帰属意識とワーク・エンゲージメント

はじめに

どのような企業にとっても、離職率は頭の痛い問題です。離職した分採用を強化したとしても、新たに参画する社員向けの引き継ぎや教育にコストがかかる限り、離職率の低下に十分なコストをかけることは合理的であると言えます。この問題に対する効果的なアプローチとして、帰属意識とワーク・エンゲージメントの相互関係に焦点を当てて見ましょう。


帰属意識とワーク・エンゲージメントの相互関係

帰属意識とは、会社や組織のメンバーが「自分は組織に所属している」「組織のメンバーは仲間である」という意識のことで、これが高いと従業員は会社に対してより強いコミットメントを持ち、愛着心やモチベーションにつながり、離職率や生産性にも影響します。

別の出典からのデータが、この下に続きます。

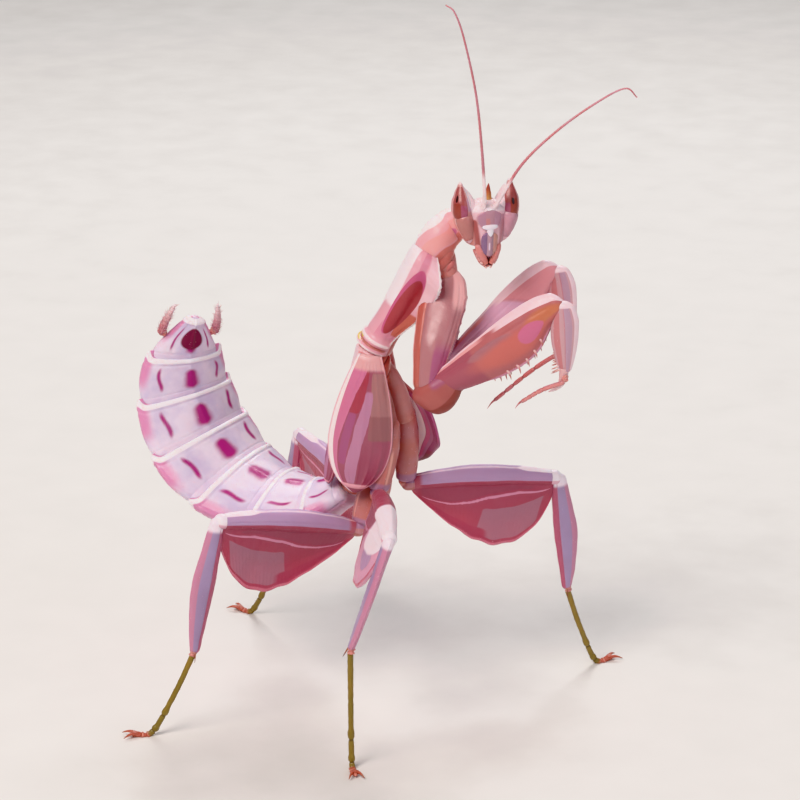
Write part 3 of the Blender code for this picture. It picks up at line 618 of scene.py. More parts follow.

一方、ワーク・エンゲージメントとは、仕事に対してのポジティブで充実した心理状態のことです。オランダ・ユトレヒト大学のSchaufeli 教授らが提唱した概念 であり、

  • 「仕事から活力を得ていきいきとしている」(活力)

  • 「仕事に誇りとやりがいを感じている」 (熱意)

  • 「仕事に熱心に取り組んでいる」(没頭)

の3つが満たされている心理状態をいいます。

これら二つの要素は互いに強く関連しています。帰属意識が高まることで、従業員は組織に対してより一体感を持ち、結果として仕事に対する熱意や没入度が増します。逆に、ワーク・エンゲージメントが高い状態は、従業員が組織に対してポジティブな感情を持ち、帰属意識を強化する原動力となります。

ワークエンゲージメントを上げる

研究により、ワーク・エンゲージメントを上げるには、2つの重要な変数があると言われています。

業務支援

同僚からのソーシャルサポートや、上司の業績フィードバック、コーチングなど、業務を円滑に進めるための支援を充実させることがワーク・エンゲージメントを高める要素となります。
また、ジョブコントロールやタスクの多様性、学習・向上の機会など、従業員の主体性を高めるための支援も重要です。

個人的資源

楽観主義や自己効力感、レジリエンス(困難をしなやかに乗り越え回復する力)などの個人的資源を強化するための研修やトレーニングを実施します。
また、外向性や良心性、感情的安定性などの個人的な特徴を活かせる環境づくりもワーク・エンゲージメントに寄与します。

まとめ

帰属意識とワーク・エンゲージメントは、相互に影響し合いながら、組織の生産性と従業員の満足度を向上させる重要な要素です。これらを効果的に高めることで、組織は離職率を低下させ、より健全で生産的な職場環境を創り出すことができるでしょう。

そのためには、業務支援の充実、個人的資源の強化など、さまざまな施策を実施することが重要です。